[Given problem] Give back the exact lines spanning from the line with "shape.Volume / 1e9))" to the line with "before = set(bpy.data.objects)", with both of those lines included and no others.

[Provided records]

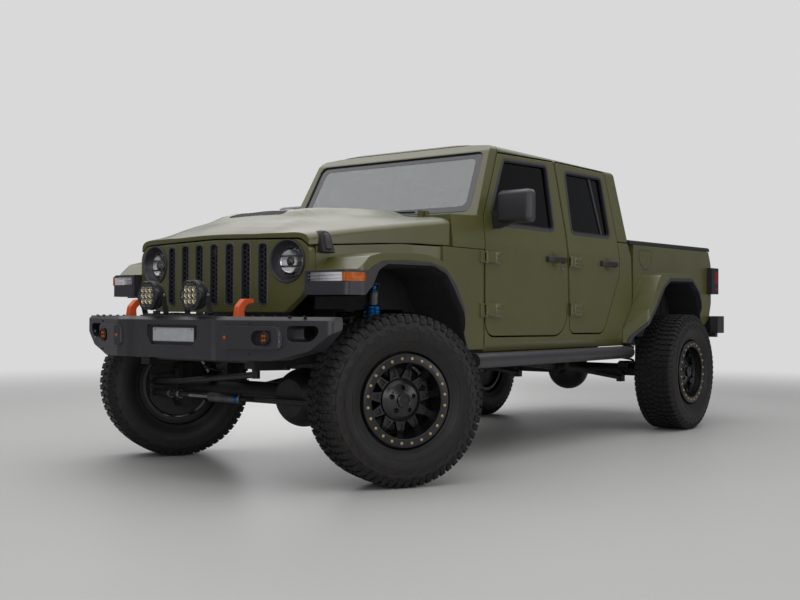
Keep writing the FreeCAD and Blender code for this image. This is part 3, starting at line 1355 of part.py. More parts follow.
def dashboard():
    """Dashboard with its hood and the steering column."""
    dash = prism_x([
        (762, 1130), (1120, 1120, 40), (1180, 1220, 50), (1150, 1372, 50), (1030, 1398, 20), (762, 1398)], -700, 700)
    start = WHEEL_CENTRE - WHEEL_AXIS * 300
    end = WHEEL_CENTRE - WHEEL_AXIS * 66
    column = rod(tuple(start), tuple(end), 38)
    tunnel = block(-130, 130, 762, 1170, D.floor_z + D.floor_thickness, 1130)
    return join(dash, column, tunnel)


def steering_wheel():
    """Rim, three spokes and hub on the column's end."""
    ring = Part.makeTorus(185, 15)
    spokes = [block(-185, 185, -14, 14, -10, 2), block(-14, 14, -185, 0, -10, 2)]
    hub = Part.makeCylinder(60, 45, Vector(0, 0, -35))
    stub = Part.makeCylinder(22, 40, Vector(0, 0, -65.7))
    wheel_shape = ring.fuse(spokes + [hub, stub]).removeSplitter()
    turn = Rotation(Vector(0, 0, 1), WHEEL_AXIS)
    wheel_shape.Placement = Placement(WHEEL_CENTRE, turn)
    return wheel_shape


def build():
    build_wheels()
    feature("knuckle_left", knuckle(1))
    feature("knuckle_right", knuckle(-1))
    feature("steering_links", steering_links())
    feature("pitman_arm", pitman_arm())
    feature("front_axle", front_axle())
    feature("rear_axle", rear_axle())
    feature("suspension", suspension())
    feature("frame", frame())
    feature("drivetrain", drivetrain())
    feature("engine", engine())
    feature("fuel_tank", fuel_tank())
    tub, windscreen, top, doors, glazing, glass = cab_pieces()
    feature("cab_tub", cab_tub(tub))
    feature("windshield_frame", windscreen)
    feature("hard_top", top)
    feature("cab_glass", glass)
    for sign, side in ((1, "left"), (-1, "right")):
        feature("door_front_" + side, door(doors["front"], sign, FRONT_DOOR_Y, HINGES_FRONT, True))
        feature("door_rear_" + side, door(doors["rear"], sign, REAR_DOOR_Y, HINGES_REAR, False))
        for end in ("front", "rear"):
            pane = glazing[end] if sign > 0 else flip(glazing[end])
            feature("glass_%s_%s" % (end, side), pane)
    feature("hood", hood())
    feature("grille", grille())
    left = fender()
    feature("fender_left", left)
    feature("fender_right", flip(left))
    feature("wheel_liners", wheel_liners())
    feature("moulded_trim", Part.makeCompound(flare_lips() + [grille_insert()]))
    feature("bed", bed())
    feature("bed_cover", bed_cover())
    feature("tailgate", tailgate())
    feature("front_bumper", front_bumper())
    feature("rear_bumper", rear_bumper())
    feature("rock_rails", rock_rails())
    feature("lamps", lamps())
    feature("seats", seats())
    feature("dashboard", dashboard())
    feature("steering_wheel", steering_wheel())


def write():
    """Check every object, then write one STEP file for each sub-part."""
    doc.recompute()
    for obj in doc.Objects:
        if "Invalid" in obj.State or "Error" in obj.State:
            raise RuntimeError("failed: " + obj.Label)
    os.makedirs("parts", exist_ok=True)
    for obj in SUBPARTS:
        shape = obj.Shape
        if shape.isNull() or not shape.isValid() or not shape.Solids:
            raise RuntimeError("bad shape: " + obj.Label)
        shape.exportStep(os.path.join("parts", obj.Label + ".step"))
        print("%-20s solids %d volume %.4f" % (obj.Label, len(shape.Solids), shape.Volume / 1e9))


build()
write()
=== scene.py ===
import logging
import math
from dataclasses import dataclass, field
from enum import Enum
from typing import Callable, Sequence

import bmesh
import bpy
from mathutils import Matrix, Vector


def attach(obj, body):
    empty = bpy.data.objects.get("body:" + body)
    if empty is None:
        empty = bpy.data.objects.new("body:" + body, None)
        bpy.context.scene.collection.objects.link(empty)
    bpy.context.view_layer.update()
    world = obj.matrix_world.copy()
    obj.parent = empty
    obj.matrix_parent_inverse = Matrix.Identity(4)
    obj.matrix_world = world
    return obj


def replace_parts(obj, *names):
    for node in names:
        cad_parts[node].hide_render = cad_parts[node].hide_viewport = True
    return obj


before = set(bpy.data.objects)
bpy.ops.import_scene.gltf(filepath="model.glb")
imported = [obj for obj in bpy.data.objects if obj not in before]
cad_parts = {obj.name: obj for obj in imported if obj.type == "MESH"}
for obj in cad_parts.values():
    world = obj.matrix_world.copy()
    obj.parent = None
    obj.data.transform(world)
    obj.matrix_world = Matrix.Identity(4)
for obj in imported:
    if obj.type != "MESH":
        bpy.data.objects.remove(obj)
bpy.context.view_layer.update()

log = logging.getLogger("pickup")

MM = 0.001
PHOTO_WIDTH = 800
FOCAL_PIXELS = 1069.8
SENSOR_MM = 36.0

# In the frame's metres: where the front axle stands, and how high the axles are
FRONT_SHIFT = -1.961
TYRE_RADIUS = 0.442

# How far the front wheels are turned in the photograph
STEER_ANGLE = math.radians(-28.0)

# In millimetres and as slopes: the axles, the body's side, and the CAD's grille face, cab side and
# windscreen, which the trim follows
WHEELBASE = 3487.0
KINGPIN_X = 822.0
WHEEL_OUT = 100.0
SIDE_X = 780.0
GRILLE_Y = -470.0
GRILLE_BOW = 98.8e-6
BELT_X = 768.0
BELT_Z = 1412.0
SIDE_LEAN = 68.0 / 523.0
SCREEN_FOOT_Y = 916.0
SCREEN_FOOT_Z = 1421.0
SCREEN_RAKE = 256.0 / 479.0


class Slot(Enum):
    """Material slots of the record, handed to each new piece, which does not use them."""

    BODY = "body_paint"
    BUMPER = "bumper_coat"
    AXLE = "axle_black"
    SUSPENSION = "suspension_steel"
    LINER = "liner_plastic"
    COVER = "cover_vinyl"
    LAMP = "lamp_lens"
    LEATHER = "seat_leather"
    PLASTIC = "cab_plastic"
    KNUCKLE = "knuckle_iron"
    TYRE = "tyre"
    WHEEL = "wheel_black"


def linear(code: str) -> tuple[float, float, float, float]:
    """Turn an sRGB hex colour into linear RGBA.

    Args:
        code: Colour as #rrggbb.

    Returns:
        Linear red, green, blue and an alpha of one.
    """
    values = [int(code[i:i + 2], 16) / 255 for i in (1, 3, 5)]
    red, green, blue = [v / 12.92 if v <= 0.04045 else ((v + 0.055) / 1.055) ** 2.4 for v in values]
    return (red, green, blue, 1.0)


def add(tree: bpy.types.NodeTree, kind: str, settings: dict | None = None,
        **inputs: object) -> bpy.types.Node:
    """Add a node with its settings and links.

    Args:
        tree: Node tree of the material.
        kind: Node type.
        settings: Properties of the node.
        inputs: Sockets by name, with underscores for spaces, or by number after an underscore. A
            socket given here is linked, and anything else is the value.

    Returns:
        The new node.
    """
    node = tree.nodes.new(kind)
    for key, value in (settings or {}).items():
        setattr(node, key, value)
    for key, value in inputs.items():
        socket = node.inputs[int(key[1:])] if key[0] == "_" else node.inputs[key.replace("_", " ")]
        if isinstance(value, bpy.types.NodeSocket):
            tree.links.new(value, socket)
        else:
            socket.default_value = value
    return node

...

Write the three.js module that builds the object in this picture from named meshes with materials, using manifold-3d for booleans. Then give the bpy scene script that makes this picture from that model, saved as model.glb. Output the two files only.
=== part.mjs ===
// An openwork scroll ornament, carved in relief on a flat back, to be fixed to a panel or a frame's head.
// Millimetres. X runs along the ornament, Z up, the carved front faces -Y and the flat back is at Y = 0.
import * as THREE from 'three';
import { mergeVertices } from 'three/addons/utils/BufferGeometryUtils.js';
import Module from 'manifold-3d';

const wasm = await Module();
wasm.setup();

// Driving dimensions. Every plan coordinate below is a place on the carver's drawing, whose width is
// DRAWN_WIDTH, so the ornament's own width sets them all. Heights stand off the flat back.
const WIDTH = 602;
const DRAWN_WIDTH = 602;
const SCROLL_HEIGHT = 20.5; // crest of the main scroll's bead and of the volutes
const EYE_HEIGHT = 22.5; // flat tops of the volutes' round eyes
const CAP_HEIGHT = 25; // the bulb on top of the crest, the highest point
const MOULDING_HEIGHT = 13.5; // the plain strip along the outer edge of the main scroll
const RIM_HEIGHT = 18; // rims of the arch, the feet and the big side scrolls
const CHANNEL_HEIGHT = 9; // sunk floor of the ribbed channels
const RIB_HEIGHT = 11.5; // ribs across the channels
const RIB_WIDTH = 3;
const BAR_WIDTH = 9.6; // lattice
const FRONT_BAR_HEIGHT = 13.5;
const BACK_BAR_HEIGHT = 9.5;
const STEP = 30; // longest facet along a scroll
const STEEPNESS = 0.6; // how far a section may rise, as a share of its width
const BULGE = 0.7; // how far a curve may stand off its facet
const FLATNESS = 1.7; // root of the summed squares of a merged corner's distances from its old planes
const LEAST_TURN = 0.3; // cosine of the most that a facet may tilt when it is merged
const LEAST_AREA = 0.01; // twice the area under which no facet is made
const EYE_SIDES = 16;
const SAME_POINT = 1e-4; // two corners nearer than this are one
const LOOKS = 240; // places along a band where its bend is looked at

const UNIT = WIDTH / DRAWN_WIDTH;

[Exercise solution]
        print("%-20s solids %d volume %.4f" % (obj.Label, len(shape.Solids), shape.Volume / 1e9))


build()
write()
=== scene.py ===
import logging
import math
from dataclasses import dataclass, field
from enum import Enum
from typing import Callable, Sequence

import bmesh
import bpy
from mathutils import Matrix, Vector


def attach(obj, body):
    empty = bpy.data.objects.get("body:" + body)
    if empty is None:
        empty = bpy.data.objects.new("body:" + body, None)
        bpy.context.scene.collection.objects.link(empty)
    bpy.context.view_layer.update()
    world = obj.matrix_world.copy()
    obj.parent = empty
    obj.matrix_parent_inverse = Matrix.Identity(4)
    obj.matrix_world = world
    return obj


def replace_parts(obj, *names):
    for node in names:
        cad_parts[node].hide_render = cad_parts[node].hide_viewport = True
    return obj


before = set(bpy.data.objects)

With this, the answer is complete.